Multiple transformers are executed in sequence:

1
2
3
4
5
6
7
8
// First remove tabs, then merge consecutive spaces
filter := transform.NewCharFilter("\t")
dedup := transform.NewCharDedup(" ")

src := filesource.New(
    []string{"./data/messy.txt"},
    filesource.WithTransformers(filter, dedup),  // Executed in order
)

Typical Use Cases

Scenario Recommended Configuration
PDF text cleanup CharDedup(" ", "\n") - Merge excess spaces and newlines from PDF extraction
Web content processing CharFilter("\t") + CharDedup(" ") - Remove tabs and merge spaces
Code documentation processing CharDedup("\n") - Merge excess blank lines, preserve code indentation
General text cleanup CharFilter("\r") + CharDedup(" ", "\n") - Remove carriage returns and merge whitespace

PDF File Support

Since the PDF reader depends on third-party libraries, to avoid introducing unnecessary dependencies in the main module, the PDF reader uses a separate go.mod.

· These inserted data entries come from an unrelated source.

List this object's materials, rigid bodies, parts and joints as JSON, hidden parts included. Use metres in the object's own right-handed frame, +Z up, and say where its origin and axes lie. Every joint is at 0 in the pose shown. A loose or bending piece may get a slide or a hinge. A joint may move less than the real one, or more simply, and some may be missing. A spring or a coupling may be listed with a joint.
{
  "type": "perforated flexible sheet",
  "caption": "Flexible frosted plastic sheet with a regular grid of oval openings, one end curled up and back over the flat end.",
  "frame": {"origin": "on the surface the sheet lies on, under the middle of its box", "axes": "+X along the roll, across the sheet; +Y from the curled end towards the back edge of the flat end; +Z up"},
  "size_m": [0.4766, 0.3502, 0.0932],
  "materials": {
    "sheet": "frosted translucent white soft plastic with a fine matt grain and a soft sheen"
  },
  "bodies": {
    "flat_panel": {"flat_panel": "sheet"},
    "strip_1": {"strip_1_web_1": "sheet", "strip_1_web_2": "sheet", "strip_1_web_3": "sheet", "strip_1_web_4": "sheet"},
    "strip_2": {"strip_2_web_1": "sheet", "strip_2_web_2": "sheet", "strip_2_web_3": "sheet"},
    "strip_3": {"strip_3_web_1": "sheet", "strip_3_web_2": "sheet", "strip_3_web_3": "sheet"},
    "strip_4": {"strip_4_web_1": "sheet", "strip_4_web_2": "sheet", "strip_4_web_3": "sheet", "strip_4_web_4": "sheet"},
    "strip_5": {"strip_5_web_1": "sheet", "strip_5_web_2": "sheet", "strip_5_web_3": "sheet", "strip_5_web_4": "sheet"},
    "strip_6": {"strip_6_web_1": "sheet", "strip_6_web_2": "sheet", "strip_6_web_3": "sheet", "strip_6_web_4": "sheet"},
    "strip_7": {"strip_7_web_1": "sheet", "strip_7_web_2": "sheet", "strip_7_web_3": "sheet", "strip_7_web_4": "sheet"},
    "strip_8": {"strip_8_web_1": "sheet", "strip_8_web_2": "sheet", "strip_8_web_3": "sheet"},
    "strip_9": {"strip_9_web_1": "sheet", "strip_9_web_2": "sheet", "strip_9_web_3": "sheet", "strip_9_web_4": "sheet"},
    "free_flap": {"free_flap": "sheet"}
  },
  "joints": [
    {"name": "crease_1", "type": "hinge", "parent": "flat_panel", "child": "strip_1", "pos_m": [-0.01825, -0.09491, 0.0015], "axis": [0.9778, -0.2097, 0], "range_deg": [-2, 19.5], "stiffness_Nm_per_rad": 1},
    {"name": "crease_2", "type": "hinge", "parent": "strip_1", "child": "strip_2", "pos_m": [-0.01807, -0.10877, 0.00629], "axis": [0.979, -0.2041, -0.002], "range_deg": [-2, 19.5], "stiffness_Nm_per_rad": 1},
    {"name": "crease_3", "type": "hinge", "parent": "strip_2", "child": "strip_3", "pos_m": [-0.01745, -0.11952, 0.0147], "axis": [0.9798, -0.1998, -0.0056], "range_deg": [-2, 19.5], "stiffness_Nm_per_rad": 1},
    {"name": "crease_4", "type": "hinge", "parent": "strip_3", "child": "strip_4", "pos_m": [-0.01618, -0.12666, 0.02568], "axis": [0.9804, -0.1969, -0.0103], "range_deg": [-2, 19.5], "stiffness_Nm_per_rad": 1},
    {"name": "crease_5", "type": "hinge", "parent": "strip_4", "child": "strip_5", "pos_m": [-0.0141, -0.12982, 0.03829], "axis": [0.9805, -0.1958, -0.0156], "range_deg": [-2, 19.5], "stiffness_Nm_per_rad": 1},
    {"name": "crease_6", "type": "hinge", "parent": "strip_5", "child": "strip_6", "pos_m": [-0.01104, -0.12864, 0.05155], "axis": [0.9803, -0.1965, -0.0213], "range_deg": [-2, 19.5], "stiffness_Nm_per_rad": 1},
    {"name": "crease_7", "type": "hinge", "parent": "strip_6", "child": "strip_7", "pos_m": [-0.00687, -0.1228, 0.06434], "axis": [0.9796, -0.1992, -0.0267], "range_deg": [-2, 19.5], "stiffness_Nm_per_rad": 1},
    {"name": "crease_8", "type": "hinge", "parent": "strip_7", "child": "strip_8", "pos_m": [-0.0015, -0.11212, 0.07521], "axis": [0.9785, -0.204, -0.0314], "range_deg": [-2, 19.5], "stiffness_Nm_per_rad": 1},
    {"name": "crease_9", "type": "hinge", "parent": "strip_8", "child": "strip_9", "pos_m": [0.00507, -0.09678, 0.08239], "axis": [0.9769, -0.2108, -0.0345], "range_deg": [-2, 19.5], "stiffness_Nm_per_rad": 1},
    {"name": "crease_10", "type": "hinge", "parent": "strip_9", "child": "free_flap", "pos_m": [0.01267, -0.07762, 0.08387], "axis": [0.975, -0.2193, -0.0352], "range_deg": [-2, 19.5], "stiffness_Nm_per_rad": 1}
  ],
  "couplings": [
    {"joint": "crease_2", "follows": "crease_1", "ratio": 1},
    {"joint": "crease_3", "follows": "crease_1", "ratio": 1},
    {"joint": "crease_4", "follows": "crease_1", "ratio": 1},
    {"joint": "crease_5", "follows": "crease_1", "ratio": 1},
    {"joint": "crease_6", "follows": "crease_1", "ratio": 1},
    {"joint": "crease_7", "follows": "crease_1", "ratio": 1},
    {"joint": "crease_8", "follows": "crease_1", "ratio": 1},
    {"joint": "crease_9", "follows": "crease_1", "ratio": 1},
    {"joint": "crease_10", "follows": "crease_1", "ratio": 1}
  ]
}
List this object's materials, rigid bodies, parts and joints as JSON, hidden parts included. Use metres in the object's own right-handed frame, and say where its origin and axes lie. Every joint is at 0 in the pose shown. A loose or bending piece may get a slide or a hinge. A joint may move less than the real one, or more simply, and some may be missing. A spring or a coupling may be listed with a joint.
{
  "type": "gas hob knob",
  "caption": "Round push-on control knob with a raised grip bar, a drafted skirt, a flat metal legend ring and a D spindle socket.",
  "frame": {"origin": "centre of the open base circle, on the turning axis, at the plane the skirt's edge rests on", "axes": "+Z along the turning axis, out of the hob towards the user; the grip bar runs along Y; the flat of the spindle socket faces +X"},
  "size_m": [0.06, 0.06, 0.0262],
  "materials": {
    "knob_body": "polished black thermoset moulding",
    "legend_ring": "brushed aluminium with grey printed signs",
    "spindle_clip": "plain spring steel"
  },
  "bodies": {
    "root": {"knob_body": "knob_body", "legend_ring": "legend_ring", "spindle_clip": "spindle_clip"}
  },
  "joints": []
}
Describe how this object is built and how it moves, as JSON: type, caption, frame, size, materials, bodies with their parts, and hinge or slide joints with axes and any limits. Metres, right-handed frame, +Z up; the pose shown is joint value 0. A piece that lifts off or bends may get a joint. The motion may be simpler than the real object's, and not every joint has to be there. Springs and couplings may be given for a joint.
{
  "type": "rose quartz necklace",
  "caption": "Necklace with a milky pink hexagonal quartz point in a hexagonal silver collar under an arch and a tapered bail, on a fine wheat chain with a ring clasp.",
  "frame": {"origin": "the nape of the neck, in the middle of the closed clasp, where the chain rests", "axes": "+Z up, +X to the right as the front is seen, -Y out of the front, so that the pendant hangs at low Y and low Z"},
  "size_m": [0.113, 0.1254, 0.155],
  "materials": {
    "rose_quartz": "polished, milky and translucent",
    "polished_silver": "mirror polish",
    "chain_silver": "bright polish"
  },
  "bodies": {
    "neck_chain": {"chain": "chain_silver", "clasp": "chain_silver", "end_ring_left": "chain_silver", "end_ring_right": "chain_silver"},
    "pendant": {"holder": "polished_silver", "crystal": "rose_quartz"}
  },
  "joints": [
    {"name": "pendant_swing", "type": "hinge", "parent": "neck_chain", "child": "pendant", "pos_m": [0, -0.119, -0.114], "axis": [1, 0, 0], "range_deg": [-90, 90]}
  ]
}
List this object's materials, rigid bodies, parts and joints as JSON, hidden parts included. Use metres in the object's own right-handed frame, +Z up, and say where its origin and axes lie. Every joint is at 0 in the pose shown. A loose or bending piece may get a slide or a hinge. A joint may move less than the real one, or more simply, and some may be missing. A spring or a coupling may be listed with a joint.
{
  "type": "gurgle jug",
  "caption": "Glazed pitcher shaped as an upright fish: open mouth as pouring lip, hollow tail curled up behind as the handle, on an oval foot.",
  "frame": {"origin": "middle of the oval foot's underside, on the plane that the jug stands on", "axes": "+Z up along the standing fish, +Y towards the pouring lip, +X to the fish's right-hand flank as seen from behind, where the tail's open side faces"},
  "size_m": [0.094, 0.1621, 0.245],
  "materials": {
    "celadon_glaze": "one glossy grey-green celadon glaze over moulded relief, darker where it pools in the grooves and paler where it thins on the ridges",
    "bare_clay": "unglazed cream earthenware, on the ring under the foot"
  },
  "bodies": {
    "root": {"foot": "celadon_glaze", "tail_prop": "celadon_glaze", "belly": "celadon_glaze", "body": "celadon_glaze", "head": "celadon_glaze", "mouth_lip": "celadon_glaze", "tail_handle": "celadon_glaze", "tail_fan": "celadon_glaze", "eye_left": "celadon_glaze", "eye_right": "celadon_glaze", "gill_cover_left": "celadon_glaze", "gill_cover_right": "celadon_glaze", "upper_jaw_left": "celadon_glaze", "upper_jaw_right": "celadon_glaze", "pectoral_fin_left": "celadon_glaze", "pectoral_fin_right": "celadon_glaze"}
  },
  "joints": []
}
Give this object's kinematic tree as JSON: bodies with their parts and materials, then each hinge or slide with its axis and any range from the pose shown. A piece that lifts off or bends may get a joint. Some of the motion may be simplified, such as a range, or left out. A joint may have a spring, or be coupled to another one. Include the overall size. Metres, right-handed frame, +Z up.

To support PDF file reading, manually import the PDF reader package in your code:

1
2
3
4
import (
    // Import PDF reader to support .pdf file parsing
    _ "trpc.group/trpc-go/trpc-agent-go/knowledge/document/reader/pdf"
)

Note: Readers for other formats (.txt/.md/.csv/.json, etc.) are automatically registered and don't need manual import.